▶ [Stored data]

# # #

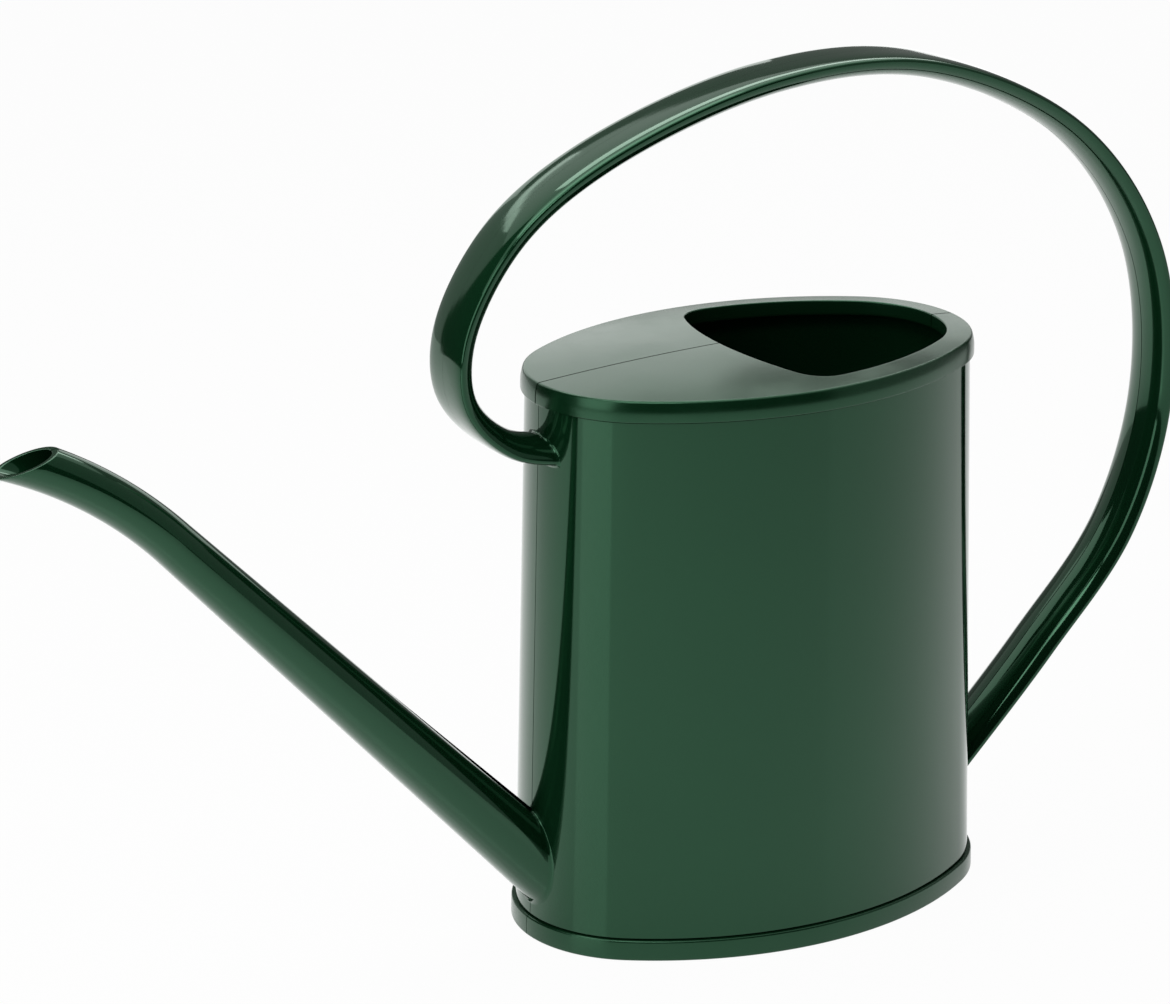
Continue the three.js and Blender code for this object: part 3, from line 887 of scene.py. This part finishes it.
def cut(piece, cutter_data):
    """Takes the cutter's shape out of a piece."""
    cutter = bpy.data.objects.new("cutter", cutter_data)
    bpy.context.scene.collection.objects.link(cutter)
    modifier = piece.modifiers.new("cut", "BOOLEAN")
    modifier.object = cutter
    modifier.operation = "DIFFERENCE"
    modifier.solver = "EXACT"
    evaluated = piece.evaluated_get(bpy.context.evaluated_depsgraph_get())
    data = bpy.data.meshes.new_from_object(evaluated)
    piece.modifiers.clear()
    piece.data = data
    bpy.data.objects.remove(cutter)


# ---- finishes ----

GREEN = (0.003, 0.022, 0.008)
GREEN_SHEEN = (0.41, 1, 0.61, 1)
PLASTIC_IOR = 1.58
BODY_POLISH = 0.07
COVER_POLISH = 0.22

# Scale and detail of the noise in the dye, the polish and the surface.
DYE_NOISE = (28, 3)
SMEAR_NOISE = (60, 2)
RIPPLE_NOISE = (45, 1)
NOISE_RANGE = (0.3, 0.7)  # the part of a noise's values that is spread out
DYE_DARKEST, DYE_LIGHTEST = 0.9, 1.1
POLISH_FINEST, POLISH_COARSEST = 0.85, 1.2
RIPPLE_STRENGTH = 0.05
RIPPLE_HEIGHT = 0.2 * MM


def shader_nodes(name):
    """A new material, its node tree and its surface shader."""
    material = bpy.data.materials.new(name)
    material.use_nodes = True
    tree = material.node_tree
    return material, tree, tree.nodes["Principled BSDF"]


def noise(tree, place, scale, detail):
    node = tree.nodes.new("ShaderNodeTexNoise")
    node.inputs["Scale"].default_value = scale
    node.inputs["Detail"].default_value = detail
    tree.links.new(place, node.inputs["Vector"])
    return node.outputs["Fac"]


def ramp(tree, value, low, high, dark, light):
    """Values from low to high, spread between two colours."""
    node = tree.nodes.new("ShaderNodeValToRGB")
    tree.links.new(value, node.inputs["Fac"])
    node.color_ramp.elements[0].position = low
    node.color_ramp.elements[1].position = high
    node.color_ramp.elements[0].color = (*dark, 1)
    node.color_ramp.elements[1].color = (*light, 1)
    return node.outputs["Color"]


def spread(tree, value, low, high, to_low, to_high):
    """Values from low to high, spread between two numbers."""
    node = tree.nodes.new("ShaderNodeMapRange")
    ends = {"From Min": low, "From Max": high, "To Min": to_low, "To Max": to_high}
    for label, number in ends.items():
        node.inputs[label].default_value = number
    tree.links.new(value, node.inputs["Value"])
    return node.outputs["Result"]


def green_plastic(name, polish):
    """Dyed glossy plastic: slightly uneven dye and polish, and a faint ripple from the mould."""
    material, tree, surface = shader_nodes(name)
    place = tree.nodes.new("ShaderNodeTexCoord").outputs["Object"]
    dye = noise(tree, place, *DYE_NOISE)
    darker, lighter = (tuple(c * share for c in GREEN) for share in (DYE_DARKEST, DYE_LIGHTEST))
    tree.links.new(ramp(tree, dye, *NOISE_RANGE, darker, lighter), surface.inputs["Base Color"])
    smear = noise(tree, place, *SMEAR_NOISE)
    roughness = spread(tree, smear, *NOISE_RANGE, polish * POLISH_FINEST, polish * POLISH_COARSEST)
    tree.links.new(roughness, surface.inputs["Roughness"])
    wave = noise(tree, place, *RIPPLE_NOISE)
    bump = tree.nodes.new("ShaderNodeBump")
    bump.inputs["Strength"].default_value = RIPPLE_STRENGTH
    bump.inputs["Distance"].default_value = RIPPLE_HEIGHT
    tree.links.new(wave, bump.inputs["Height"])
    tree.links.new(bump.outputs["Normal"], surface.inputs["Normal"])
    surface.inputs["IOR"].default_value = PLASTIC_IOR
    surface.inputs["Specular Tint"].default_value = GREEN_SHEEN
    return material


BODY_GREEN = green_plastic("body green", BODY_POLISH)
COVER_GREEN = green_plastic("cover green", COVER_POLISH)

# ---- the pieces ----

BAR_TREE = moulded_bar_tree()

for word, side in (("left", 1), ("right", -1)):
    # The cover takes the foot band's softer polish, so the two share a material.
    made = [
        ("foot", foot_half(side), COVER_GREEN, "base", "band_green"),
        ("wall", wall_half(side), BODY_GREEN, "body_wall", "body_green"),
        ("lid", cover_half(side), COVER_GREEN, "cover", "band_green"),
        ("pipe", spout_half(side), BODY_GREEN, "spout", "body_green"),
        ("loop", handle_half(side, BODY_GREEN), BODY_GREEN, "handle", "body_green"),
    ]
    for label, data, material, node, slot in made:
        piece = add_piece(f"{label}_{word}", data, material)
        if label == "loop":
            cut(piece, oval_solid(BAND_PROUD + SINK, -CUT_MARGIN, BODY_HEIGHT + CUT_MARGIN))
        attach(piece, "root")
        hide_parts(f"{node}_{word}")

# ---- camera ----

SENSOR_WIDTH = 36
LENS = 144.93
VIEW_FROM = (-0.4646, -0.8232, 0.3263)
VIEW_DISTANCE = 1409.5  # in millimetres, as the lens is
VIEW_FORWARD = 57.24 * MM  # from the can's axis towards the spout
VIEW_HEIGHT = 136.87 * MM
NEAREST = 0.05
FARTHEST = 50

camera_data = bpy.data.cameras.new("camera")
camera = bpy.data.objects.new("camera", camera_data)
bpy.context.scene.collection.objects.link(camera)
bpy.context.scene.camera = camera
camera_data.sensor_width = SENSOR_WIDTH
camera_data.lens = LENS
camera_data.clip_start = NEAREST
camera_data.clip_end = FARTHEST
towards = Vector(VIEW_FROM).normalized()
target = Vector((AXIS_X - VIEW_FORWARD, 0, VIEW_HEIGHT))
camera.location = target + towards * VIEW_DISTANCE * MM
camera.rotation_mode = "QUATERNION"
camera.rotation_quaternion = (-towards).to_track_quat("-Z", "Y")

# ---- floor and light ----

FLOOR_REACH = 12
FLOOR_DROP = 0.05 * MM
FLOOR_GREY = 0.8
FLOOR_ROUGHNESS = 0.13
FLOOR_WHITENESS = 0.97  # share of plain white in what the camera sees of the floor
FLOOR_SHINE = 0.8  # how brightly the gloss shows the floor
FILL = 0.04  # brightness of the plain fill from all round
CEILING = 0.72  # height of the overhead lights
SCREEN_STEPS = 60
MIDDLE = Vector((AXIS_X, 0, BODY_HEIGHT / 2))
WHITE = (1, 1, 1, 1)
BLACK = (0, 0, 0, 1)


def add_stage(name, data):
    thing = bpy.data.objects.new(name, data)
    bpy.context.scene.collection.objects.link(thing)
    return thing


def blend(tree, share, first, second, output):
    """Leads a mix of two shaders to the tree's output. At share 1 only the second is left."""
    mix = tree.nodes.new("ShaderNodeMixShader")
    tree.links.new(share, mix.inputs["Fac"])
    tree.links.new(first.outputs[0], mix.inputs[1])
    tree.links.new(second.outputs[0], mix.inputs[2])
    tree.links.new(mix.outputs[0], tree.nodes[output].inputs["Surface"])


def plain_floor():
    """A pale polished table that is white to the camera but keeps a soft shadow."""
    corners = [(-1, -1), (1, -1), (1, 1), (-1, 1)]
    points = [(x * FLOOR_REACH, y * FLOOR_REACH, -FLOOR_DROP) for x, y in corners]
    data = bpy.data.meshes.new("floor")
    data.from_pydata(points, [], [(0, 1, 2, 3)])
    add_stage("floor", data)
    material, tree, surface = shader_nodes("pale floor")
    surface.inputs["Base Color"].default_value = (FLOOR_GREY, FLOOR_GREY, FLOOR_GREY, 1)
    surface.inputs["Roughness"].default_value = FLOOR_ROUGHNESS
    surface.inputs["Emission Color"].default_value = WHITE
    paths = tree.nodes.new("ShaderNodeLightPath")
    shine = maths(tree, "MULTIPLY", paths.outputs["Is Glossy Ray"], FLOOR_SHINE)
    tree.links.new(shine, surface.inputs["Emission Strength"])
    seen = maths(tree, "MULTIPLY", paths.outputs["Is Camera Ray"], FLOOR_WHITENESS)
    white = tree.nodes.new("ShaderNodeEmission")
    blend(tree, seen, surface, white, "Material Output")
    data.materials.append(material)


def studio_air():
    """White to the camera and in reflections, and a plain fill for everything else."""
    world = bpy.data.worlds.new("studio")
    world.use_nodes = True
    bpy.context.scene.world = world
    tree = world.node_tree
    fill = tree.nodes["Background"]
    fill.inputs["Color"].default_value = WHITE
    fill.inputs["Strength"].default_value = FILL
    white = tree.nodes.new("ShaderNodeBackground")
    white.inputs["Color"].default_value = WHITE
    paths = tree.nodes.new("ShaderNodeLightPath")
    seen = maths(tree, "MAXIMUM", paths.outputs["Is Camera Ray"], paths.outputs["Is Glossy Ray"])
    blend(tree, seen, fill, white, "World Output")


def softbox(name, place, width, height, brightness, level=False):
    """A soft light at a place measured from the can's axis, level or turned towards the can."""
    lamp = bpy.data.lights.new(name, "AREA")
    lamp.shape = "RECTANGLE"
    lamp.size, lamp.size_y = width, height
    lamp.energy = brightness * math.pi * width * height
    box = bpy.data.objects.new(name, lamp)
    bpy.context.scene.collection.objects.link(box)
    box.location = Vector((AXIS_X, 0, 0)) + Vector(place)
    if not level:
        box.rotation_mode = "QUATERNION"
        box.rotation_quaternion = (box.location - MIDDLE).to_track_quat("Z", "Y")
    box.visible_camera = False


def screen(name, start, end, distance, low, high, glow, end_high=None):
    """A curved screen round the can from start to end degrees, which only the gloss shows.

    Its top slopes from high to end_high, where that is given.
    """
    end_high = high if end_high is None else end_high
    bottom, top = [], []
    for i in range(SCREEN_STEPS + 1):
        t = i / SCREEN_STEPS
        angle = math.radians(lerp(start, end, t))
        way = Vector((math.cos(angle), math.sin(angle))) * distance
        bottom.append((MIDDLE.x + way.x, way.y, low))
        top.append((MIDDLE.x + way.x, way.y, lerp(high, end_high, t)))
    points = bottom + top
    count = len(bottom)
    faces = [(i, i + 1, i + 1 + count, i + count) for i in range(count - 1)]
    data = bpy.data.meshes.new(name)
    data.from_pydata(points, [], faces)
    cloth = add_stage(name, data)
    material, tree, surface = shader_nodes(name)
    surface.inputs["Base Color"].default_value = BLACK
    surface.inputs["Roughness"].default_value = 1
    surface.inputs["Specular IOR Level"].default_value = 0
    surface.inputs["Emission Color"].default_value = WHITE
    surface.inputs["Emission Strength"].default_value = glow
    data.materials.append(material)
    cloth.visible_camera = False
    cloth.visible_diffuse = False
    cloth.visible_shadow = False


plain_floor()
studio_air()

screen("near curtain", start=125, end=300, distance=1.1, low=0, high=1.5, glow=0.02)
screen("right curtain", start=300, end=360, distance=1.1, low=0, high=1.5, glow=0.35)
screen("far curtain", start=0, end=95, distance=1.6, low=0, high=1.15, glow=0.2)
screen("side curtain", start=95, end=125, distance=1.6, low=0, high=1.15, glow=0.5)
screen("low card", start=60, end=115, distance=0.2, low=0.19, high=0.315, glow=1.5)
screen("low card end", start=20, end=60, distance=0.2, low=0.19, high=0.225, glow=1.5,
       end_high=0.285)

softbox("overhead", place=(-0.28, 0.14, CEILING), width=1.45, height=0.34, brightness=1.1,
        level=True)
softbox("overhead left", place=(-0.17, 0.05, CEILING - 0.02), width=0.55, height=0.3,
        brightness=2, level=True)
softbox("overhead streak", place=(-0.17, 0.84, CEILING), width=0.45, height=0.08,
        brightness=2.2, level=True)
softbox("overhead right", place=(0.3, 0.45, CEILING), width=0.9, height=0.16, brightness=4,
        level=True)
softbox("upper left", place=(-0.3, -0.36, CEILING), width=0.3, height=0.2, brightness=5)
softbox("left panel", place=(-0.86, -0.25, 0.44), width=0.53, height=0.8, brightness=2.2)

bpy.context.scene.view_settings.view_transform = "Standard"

# # #

▶ [Your task]
Set down the lines above as they stand, starting with the first line and ending with the line that contains "# ---- finishes".

▶ [Exercise output]
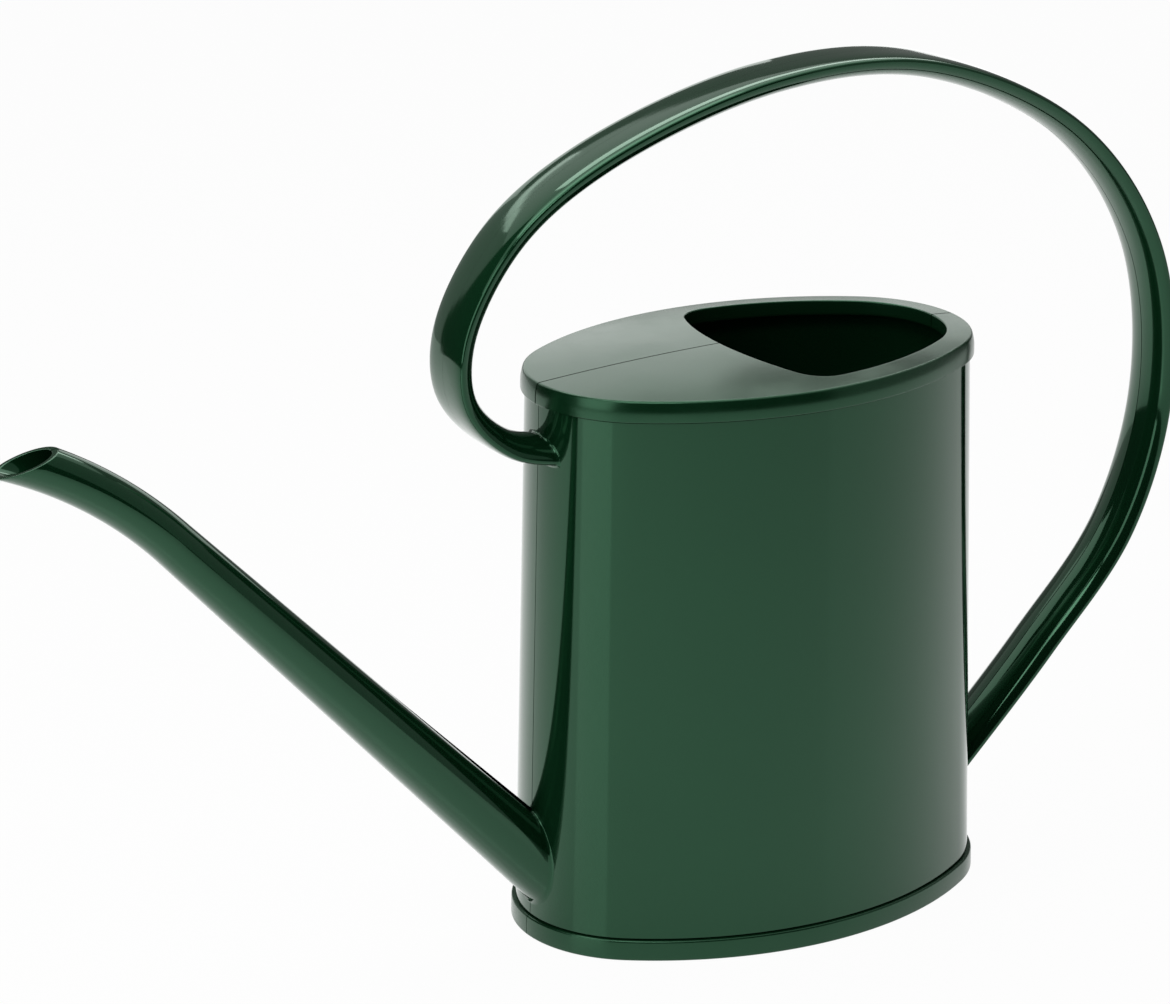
Continue the three.js and Blender code for this object: part 3, from line 887 of scene.py. This part finishes it.
def cut(piece, cutter_data):
    """Takes the cutter's shape out of a piece."""
    cutter = bpy.data.objects.new("cutter", cutter_data)
    bpy.context.scene.collection.objects.link(cutter)
    modifier = piece.modifiers.new("cut", "BOOLEAN")
    modifier.object = cutter
    modifier.operation = "DIFFERENCE"
    modifier.solver = "EXACT"
    evaluated = piece.evaluated_get(bpy.context.evaluated_depsgraph_get())
    data = bpy.data.meshes.new_from_object(evaluated)
    piece.modifiers.clear()
    piece.data = data
    bpy.data.objects.remove(cutter)


# ---- finishes ----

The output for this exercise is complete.